Sir Derek Jacobi, CBE

English actor and film director.  A “forceful, commanding stage presence”, Jacobi’s talent was recognised by Laurence Olivier in the early 1960s. Since then, he has enjoyed a highly successful stage career, appearing in such stage productions as Hamlet, Uncle Vanya, and Oedipus the King. He received a Tony Award for his performance in Much Ado About Nothing.  In addition to being a founder member of the Royal National Theatre and winning several prestigious theatre awards, Jacobi has also enjoyed a successful television career, appearing in the critically praised adaptation I, Claudius, for which he won a BAFTA; the titular role in the medieval drama series Brother Cadfael and Stanley Baldwin in The Gathering Storm.
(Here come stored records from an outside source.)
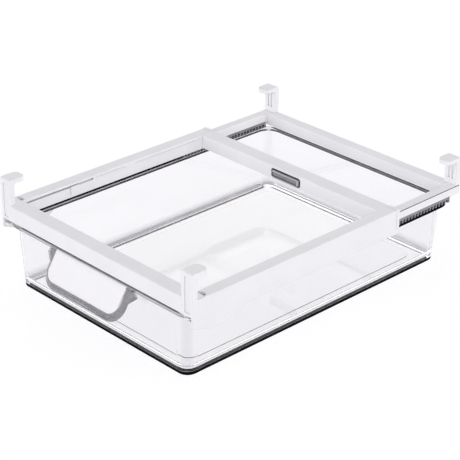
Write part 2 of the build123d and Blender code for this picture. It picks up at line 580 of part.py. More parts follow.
def button_spring():
    """The right-hand return spring, between the button and the crossbar's rear wall."""
    start = BUTTON_FACE_Y + BUTTON_SHELL + SPRING_END
    length = CROSSBAR_INSIDE_Y[1] - SPRING_END - start
    steps = SPRING_TURNS * SPRING_STEPS
    angles = [2 * pi * i / SPRING_STEPS for i in range(steps + 1)]
    coil = Polyline(*[(SPRING_RADIUS * cos(a), SPRING_RADIUS * sin(a), length * i / steps)
                      for i, a in enumerate(angles)])
    section_plane = Plane(origin=coil @ 0, z_dir=coil % 0)
    wire = sweep(section_plane * RegularPolygon(SPRING_WIRE, 6), path=coil, transition=Transition.RIGHT)
    return Pos(SPRING_X, start, SPRING_Z) * Rot(-90, 0, 0) * wire


def crossbar_cover():
    """The plate that closes the crossbar from below, thicker round its screws."""
    y = (CROSSBAR_INSIDE_Y[0] + RACK_FIT, CROSSBAR_INSIDE_Y[1] - RACK_FIT)
    plate = block((-COVER_HALF, COVER_HALF), y, (CROSSBAR_BOTTOM, CROSSBAR_BOTTOM + COVER_THICKNESS))
    foot = CROSSBAR_BOTTOM
    for x in screw_places():
        boss = Pos(x, SCREW_Y, foot) * extrude(Rectangle(COVER_BOSS_SIDE, COVER_BOSS_SIDE),
                                               amount=COVER_BOSS)
        seat = Pos(x, SCREW_Y, foot) * extrude(
            Circle(SCREW_HEAD_RADIUS + SEAT_CLEARANCE), amount=SEAT_DEPTH)
        hole = Pos(x, SCREW_Y, foot) * extrude(
            Circle(SCREW_RADIUS + SCREW_CLEARANCE), amount=COVER_BOSS)
        plate = plate + boss - seat - hole
    return plate


def cover_screws():
    """The four cover screws, as separate solids."""
    length, width, depth = SCREW_SLOT
    head = Pos(0, 0, -SCREW_HEAD) * extrude(Circle(SCREW_HEAD_RADIUS), amount=SCREW_HEAD)
    slots = Pos(0, 0, -SCREW_HEAD) * (Box(length, width, 2 * depth) + Box(width, length, 2 * depth))
    screw = head + extrude(Circle(SCREW_RADIUS), amount=SCREW_LENGTH) - slots
    places = [Pos(x, SCREW_Y, CROSSBAR_BOTTOM + SEAT_DEPTH) for x in screw_places()]
    return Compound(children=[(place * screw).solid() for place in places])


# ---- the whole -------------------------------------------------------------------------------
def on_the_left(right):
    return mirror(right, Plane.YZ)


PIECES = {
    "front_frame": front_frame(),
    "rear_frame": rear_frame(),
    "rack_right": rack(),
    "rack_left": on_the_left(rack()),
    "bin": clear_bin(),
    "release_button": release_button(),
    "latch_rod_right": latch_rod(),
    "latch_rod_left": on_the_left(latch_rod()),
    "button_spring_right": button_spring(),
    "button_spring_left": on_the_left(button_spring()),
    "crossbar_cover": crossbar_cover(),
    "cover_screws": cover_screws(),
}

for name, shape in PIECES.items():
    export_step(Pos(0, TO_ORIGIN_Y, 0) * shape, f"parts/{name}.step")
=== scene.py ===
"""Looks of the hanging refrigerator drawer: camera, light, finishes and the finer small pieces."""
from math import pi, radians

import bpy
from mathutils import Matrix, Vector


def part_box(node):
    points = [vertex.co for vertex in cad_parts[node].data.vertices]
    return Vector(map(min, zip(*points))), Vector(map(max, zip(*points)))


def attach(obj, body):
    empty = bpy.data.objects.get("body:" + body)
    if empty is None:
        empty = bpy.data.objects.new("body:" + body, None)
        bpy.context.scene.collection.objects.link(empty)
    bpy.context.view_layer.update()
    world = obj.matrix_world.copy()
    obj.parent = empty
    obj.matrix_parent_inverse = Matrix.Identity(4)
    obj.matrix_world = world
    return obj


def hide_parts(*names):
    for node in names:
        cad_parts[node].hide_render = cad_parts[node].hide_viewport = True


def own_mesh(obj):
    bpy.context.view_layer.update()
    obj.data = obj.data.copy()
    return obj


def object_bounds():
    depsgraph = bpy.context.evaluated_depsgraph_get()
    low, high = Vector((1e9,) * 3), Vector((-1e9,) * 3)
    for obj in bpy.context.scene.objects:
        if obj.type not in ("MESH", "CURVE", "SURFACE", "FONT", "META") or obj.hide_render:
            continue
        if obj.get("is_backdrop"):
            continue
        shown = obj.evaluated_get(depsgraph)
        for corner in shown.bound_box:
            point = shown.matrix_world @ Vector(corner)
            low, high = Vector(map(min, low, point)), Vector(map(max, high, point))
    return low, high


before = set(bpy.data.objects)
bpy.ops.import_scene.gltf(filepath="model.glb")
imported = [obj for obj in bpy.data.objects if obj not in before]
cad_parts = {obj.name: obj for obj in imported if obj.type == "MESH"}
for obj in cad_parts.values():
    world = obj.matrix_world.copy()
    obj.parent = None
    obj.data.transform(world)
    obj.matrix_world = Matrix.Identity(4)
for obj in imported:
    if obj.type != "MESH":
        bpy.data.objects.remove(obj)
cad_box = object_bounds()
bpy.ops.object.select_all(action="DESELECT")

MM = 0.001


def colour(red, green=None, blue=None):
    """A colour as a shader's socket takes it. One number alone makes a grey."""
    return (red, red if green is None else green, red if blue is None else blue, 1.0)


# camera, as the photograph was taken
CAMERA_PLACE = Vector((1.1469, -1.0958, 0.8476))
CAMERA_AZIMUTH = radians(46.208)
CAMERA_ELEVATION = radians(26.657)
CAMERA_ROLL = radians(0.426)
CAMERA_LENS = 128.27
CAMERA_SHIFT = 0.00109
CAMERA_REACH = 50.0                 # nothing farther off is drawn

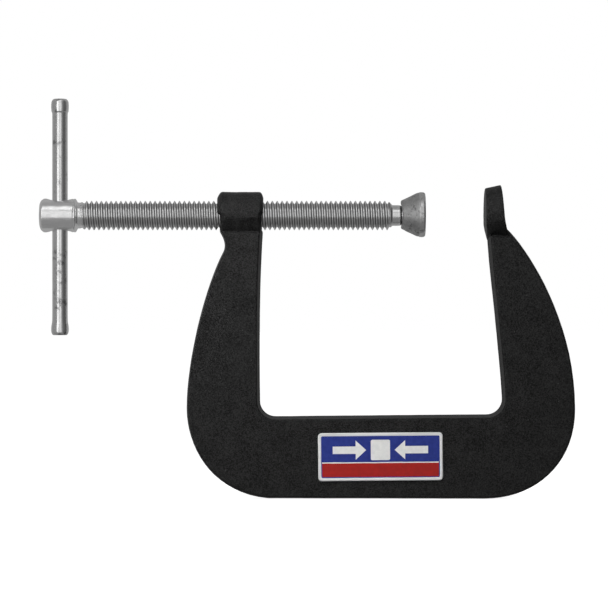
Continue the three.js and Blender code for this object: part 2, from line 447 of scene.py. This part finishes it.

Though principally a stage actor, Jacobi has appeared in a number of films, such as Henry V (1989), Dead Again (1991), Gladiator (2000), Gosford Park (2001), The Golden Compass (2007), The King’s Speech (2010), and the forthcoming Hippe Hippe Shake.  In 1995, Jacobi was appointed the joint artistic director of the Chichester Festival Theatre, with the West End impresario Duncan Weldon for a three-year tenure. In 2001, Jacobi won an Emmy Award by mocking his Shakespearean background in the television sitcom Frasier episode “The Show Must Go Off”, in which he played the world’s worst Shakespearean actor: the hammy, loud, untalented Jackson Hedley. Like Laurence Olivier, Jacobi holds two knighthoods, Danish and British.